My Owner continued correcting me throughout the evening until eventually I started settling into the posture she wanted. My stance became more deliberate. My movements became less frantic. I stopped worrying quite so much about how exposed I felt and started focusing on following her instructions properly.
That was when something shifted. The embarrassment never disappeared, but it became easier to manage. Instead of fighting the experience, I started accepting it. Instead of looking for ways to hide, I started understanding what it meant to simply remain present and composed despite feeling vulnerable.
Standing There Changed Me
Looking back, the hardest part of that first CFNM party was not the nudity itself. It was learning how exposed a person can feel when there is absolutely nothing left to hide behind.
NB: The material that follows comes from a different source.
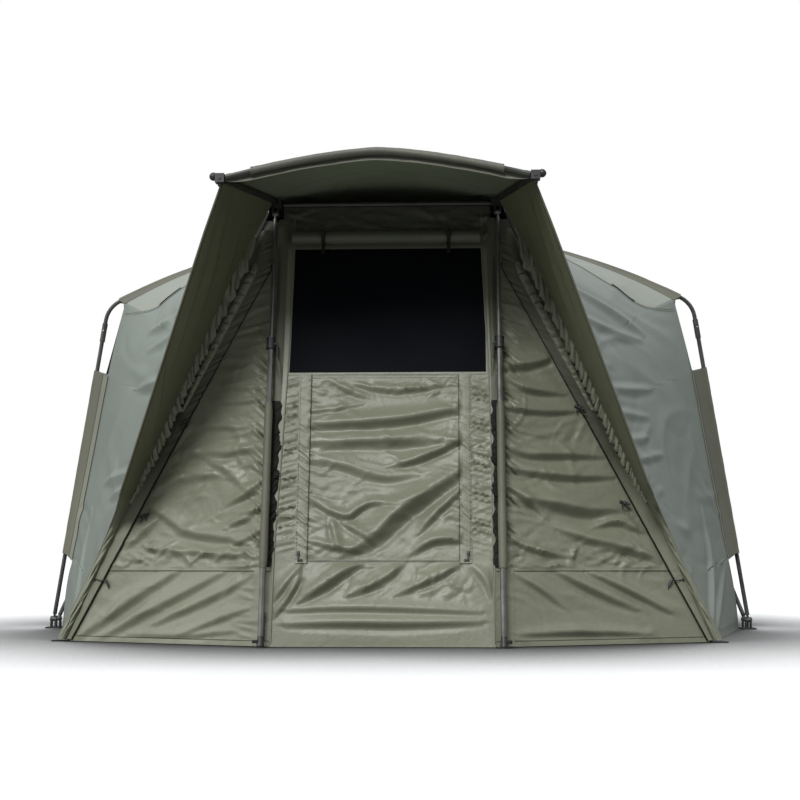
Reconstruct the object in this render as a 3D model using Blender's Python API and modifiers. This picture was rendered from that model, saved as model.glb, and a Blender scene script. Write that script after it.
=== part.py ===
"""One-man bivvy tent with a peaked hood, two folding ribs and two telescopic front poles.

Metres, Z up. The front faces -Y. Every piece is laid out from the plane of the main rib,
and the parent empty at the end of the script puts the whole on its centre.
"""
import math

import bmesh
import bpy
from mathutils import Matrix, Vector

# Clearances and stock
CLEAR = 0.0003
OVERRUN = 0.002
SHEET = 0.002
MESH_SHEET = 0.001
TUBE_R = 0.008
SLEEVE_WALL = 0.0016

# Ribs, whose feet stand side by side in the hinge blocks
HINGE_HEIGHT = 0.036
FOOT_HALF = 1.315
PIN_SPACING = 0.056

# Main rib, measured from its hinge pins
MAIN_RISE = 1.495
MAIN_LEAN = math.radians(8.4)
MAIN_ROOF_R = 2.38
MAIN_BEND_R = 0.10
FERRULE_R = 0.0105
FERRULE_LENGTH = 0.075
FERRULE_BELOW_BEND = 0.012
SHOULDER_TAIL = 0.14
SIDE_SLEEVE_START = 0.25
SLEEVE_BELOW_FERRULE = 0.116
TOP_SLEEVE_AFTER_BEND = 0.035
SKIN_INSIDE_FOOT = 0.035

# Rear rib, on its own pins behind the main ones
REAR_RISE = 1.25
REAR_LEAN = math.radians(9.0)
REAR_ROOF_R = 2.2
REAR_BEND_R = 0.12
REAR_TILT = math.radians(42.0)
REAR_HEM_BEHIND = 0.99
REAR_HEM_HALF = 1.17
HEM_SQUARENESS_SHARE = 0.6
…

Clothing provides a surprising amount of emotional armor. Without it, every insecurity becomes easier to see.
I learned that I fidget when nervous. I learned that I seek reassurance with my eyes. I learned that posture is a skill rather than something that happens automatically. Most importantly, I learned that submission sometimes means allowing yourself to be seen completely, awkwardness and all.
By the end of the evening, I was still embarrassed. I was still self-conscious. I was still very aware of my own vulnerability. But I was also standing straighter than I had at the beginning of the night. Somewhere along the way, posture had replaced panic, and composure had started replacing embarrassment. For a submissive, that turned out to be a much more valuable lesson than I ever expected.
FAQ
What does CFNM mean?
CFNM stands for Clothed Female Naked Male. It describes dynamics where women remain clothed while male submissives are nude, emphasizing exposure, vulnerability, and power imbalance.
Why is posture important in CFNM dynamics?
Posture communicates confidence, obedience, and composure. A submissive who stands properly often appears more controlled and owned, while nervous movements reveal insecurity and discomfort.
Are erections common during CFNM events?
Yes. Many submissives experience involuntary erections due to exposure, humiliation, attention, or nervous excitement. In CFNM spaces, these reactions are often openly noticed and commented on.
Is CFNM always sexual?
Not necessarily. Many CFNM interactions focus more on vulnerability, objectification, service, and psychological exposure than direct sexual activity.
Why do some submissives enjoy being watched?
For many submissives, being observed creates emotional intensity through vulnerability, humiliation, validation, or the feeling of surrendering control over how their body is perceived.